Task brief =
Return the lines from the line containing "Model this object" through the line containing "PRITCHEL_Y = -51.2" exactly. No other line should appear in the answer.

Data entries =

┏━━

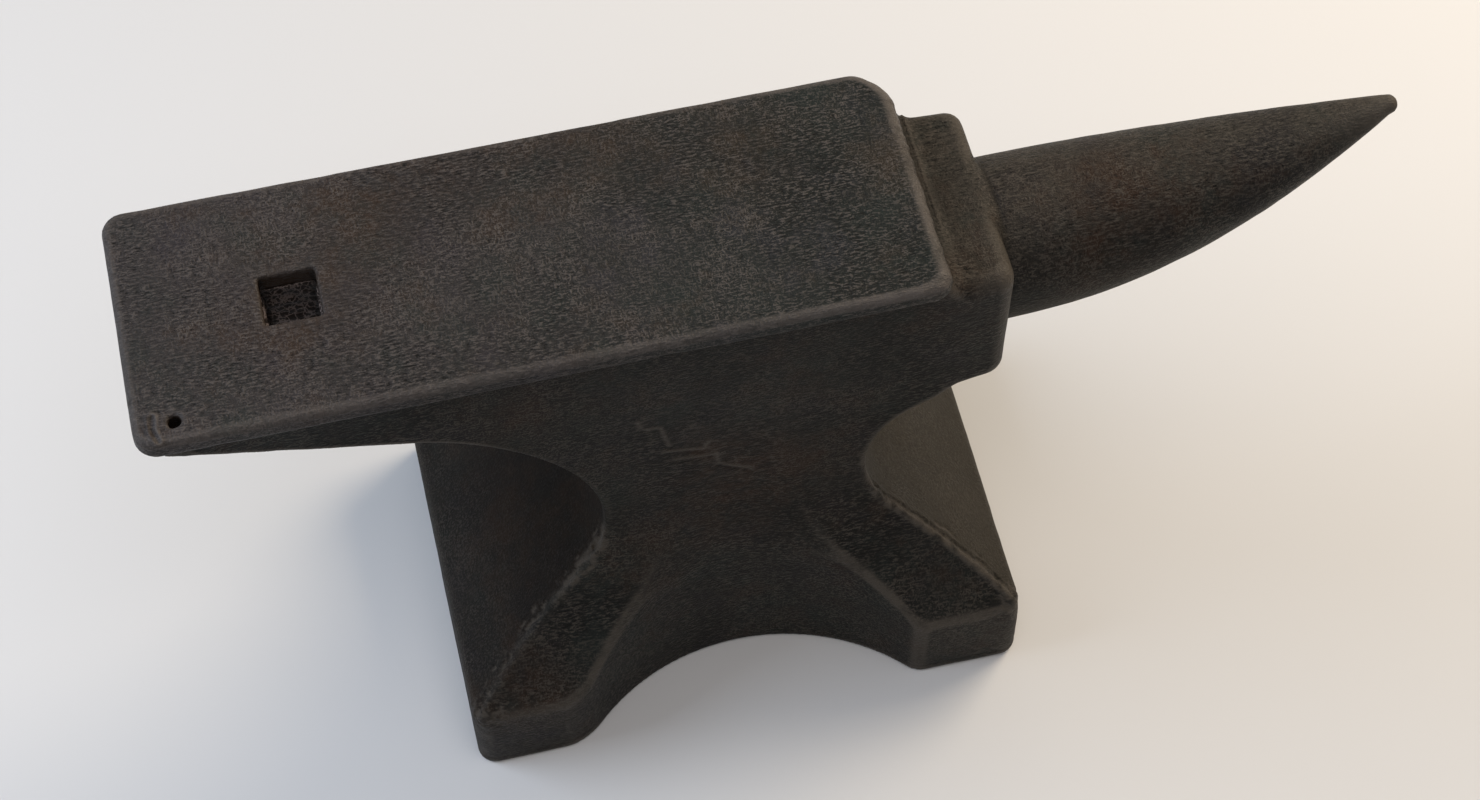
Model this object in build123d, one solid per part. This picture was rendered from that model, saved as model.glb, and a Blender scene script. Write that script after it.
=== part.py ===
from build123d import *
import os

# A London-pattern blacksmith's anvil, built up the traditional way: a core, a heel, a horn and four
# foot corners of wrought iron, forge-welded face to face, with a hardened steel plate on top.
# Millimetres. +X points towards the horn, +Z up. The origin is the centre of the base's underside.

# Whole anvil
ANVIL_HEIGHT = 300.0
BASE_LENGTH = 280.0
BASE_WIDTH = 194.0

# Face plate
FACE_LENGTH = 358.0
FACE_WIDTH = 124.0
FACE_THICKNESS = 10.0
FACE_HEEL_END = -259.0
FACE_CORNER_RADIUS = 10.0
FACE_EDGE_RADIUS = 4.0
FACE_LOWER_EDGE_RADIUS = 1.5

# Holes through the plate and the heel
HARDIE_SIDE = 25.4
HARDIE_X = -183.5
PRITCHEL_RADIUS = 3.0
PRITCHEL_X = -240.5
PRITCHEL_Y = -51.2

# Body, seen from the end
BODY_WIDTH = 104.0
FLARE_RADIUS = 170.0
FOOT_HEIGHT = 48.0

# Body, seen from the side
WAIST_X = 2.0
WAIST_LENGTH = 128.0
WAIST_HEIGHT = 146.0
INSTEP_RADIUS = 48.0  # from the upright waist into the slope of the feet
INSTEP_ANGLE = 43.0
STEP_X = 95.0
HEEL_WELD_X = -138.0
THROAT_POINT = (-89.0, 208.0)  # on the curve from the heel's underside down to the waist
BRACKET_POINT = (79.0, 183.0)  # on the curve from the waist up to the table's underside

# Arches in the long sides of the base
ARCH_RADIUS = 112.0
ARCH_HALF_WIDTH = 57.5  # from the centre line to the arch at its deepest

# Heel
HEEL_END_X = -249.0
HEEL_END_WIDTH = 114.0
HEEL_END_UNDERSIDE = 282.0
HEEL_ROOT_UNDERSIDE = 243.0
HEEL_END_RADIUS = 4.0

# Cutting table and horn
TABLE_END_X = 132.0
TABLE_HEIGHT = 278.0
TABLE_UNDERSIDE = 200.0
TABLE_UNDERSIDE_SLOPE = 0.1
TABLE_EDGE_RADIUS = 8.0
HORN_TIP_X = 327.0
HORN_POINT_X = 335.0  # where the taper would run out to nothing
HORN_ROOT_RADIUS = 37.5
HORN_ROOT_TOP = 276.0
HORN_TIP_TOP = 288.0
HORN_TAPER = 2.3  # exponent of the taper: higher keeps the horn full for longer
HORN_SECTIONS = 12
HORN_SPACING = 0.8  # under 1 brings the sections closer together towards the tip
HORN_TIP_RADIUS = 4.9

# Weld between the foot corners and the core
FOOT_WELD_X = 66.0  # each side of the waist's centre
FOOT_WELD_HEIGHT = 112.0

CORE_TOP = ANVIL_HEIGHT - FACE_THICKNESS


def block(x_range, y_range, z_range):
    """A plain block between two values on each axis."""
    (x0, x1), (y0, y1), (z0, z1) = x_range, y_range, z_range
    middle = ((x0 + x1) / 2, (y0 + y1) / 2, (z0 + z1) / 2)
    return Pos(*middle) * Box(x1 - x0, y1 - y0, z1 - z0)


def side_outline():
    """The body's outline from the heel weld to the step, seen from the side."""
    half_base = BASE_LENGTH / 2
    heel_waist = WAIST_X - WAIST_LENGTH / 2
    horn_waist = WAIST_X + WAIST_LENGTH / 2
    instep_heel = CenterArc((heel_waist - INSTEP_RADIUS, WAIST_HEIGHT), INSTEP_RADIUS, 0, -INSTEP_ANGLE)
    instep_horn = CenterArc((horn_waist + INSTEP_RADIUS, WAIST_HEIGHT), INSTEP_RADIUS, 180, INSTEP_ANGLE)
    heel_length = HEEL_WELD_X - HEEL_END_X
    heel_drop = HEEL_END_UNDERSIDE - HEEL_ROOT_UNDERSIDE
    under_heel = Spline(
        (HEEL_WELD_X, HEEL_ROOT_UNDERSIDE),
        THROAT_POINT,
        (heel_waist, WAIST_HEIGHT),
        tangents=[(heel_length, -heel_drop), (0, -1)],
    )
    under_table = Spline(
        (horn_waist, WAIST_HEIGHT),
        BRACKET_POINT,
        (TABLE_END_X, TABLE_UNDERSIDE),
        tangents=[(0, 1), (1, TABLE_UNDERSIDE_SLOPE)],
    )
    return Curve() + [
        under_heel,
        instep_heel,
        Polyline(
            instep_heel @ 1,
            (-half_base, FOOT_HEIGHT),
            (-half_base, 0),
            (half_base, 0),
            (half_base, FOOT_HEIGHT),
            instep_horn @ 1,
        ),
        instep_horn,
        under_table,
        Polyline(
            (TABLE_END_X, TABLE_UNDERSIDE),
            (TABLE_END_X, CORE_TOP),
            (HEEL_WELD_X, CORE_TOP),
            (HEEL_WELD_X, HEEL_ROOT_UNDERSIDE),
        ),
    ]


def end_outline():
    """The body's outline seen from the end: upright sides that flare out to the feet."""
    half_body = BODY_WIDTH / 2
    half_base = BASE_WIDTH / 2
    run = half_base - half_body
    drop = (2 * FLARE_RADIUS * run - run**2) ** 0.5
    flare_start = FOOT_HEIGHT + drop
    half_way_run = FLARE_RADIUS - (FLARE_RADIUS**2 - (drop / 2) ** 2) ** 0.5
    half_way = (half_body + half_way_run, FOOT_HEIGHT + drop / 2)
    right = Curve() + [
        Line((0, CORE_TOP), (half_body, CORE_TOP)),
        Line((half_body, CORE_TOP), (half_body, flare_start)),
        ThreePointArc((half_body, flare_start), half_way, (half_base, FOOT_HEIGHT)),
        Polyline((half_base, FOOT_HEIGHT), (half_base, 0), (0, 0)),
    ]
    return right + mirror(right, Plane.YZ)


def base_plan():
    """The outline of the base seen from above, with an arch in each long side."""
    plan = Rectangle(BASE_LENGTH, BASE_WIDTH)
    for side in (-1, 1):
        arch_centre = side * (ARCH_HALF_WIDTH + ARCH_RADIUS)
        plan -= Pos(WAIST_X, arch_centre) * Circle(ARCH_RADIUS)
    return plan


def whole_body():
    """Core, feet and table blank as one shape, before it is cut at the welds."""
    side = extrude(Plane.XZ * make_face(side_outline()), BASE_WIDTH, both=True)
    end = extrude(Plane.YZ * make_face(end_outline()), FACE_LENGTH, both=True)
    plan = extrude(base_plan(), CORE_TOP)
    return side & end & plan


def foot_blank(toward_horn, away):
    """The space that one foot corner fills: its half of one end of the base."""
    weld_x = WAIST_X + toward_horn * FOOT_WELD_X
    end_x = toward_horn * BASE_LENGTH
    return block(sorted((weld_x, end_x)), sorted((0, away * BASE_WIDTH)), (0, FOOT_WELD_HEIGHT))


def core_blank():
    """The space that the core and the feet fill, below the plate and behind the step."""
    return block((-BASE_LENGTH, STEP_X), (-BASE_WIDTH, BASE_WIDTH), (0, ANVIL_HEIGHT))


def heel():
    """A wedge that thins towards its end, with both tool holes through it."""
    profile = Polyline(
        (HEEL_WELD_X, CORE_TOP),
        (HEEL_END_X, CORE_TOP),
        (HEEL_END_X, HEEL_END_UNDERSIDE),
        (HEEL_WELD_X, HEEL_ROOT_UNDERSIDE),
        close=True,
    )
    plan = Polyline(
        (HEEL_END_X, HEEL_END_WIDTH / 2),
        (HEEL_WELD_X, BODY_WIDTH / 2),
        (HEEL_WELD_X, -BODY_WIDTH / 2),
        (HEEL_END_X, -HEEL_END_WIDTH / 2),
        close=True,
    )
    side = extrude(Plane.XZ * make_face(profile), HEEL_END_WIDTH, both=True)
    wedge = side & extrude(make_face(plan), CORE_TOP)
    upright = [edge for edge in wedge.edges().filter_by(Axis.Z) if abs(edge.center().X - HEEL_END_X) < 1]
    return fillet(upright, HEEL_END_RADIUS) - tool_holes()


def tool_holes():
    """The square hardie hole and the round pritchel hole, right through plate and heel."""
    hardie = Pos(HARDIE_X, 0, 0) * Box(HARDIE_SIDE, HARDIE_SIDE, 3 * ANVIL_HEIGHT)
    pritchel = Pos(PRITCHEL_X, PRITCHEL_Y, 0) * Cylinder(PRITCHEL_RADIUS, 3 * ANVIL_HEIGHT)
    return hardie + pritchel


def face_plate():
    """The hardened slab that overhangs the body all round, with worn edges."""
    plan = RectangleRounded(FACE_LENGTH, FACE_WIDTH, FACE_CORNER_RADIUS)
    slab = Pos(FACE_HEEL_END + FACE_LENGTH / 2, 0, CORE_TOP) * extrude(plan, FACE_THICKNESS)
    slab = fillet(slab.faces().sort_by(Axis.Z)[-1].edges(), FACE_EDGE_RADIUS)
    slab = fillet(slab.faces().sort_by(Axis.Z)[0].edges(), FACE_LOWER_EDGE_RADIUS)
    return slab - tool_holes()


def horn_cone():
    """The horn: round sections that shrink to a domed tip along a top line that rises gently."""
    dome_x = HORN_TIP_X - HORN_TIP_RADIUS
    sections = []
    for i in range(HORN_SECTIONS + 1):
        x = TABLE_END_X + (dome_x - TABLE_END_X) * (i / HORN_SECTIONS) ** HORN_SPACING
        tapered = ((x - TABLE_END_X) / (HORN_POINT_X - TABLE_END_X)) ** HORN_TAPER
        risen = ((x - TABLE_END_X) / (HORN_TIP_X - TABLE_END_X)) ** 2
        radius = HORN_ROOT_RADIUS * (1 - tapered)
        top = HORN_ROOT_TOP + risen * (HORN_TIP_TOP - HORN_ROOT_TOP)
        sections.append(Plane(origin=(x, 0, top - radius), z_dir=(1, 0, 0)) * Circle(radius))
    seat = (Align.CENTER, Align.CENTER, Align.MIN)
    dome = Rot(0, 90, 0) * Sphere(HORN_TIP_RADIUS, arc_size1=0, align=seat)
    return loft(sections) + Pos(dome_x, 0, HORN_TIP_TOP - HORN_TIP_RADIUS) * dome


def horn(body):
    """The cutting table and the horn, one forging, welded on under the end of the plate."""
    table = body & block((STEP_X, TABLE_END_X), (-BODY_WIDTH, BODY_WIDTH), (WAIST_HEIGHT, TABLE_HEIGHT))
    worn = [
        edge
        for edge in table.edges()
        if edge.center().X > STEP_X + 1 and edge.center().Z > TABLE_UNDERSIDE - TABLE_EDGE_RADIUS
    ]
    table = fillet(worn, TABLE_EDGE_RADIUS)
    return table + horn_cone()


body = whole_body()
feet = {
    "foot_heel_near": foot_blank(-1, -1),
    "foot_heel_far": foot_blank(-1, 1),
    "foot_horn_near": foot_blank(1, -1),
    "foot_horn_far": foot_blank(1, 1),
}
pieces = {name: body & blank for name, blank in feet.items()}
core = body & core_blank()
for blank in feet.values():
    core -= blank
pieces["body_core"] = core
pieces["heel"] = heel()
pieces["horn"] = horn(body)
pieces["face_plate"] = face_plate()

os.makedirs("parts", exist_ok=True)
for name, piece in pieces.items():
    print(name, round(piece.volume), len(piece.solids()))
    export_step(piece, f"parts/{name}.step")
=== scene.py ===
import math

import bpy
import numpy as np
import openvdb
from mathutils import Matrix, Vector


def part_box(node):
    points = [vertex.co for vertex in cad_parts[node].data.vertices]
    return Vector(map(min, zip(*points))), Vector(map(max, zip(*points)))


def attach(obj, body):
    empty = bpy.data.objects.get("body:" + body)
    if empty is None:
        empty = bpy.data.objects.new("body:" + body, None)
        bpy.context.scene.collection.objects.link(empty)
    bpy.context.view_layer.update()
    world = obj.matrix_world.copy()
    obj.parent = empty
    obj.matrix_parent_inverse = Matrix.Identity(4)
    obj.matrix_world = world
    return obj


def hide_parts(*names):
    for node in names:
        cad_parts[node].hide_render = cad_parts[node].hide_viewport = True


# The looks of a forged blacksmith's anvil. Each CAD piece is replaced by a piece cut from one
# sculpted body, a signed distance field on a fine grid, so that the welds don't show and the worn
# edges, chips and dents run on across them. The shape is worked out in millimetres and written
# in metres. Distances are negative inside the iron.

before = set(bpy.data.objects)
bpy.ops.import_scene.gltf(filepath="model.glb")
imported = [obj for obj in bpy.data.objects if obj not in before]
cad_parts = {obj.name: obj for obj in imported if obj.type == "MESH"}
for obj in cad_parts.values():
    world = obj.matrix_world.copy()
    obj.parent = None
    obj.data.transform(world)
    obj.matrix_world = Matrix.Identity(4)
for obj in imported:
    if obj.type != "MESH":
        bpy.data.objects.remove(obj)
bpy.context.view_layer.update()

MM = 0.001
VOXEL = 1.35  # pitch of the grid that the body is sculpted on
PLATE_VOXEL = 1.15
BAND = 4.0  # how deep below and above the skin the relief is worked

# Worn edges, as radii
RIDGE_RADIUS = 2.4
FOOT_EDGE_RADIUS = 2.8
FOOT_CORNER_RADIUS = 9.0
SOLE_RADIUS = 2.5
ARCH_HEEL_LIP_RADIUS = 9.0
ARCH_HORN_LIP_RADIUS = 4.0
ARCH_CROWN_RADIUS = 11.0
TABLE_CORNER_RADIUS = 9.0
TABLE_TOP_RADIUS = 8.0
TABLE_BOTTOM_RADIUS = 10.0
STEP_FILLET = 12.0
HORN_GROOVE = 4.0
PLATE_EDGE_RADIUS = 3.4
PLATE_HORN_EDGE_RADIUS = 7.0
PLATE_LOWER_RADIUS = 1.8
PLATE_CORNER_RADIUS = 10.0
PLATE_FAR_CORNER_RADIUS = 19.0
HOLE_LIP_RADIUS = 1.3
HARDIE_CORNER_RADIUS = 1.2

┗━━
┏━━

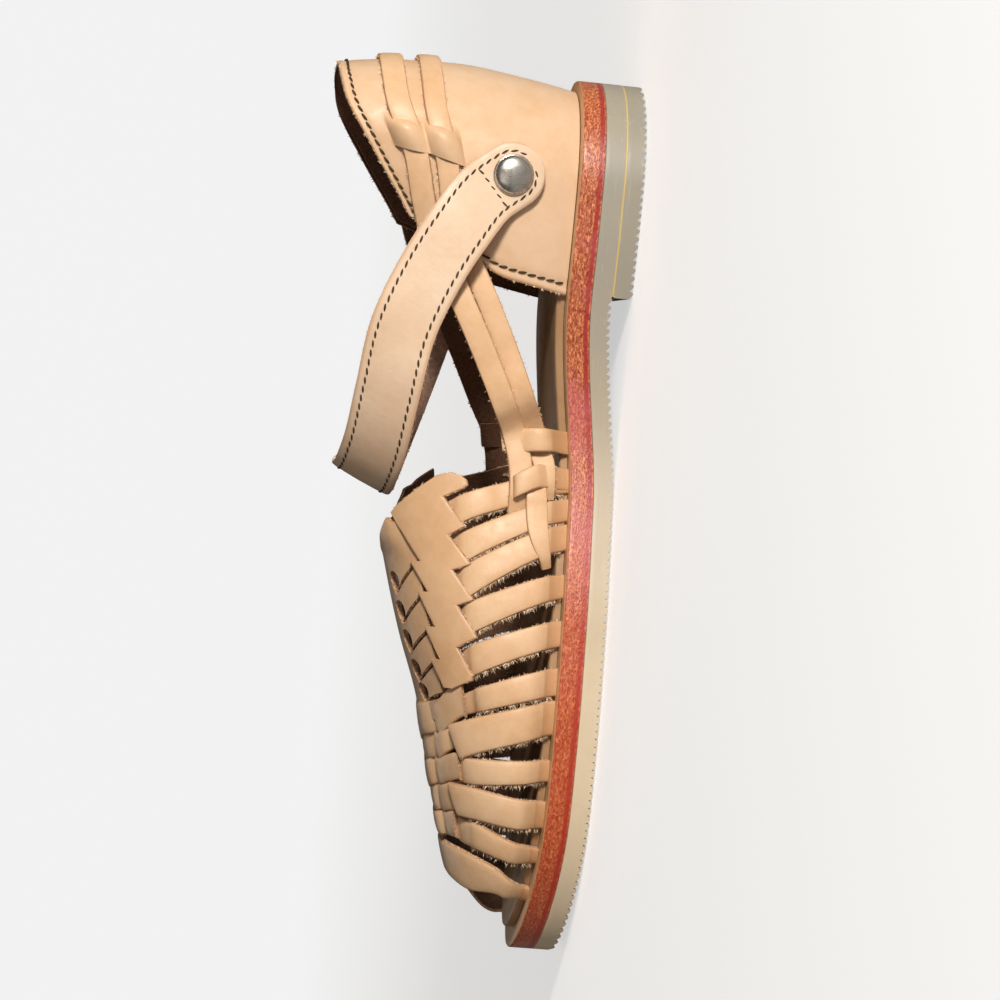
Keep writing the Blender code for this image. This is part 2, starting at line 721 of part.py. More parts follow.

┗━━

Task result =
Model this object in build123d, one solid per part. This picture was rendered from that model, saved as model.glb, and a Blender scene script. Write that script after it.
=== part.py ===
from build123d import *
import os

# A London-pattern blacksmith's anvil, built up the traditional way: a core, a heel, a horn and four
# foot corners of wrought iron, forge-welded face to face, with a hardened steel plate on top.
# Millimetres. +X points towards the horn, +Z up. The origin is the centre of the base's underside.

# Whole anvil
ANVIL_HEIGHT = 300.0
BASE_LENGTH = 280.0
BASE_WIDTH = 194.0

# Face plate
FACE_LENGTH = 358.0
FACE_WIDTH = 124.0
FACE_THICKNESS = 10.0
FACE_HEEL_END = -259.0
FACE_CORNER_RADIUS = 10.0
FACE_EDGE_RADIUS = 4.0
FACE_LOWER_EDGE_RADIUS = 1.5

# Holes through the plate and the heel
HARDIE_SIDE = 25.4
HARDIE_X = -183.5
PRITCHEL_RADIUS = 3.0
PRITCHEL_X = -240.5
PRITCHEL_Y = -51.2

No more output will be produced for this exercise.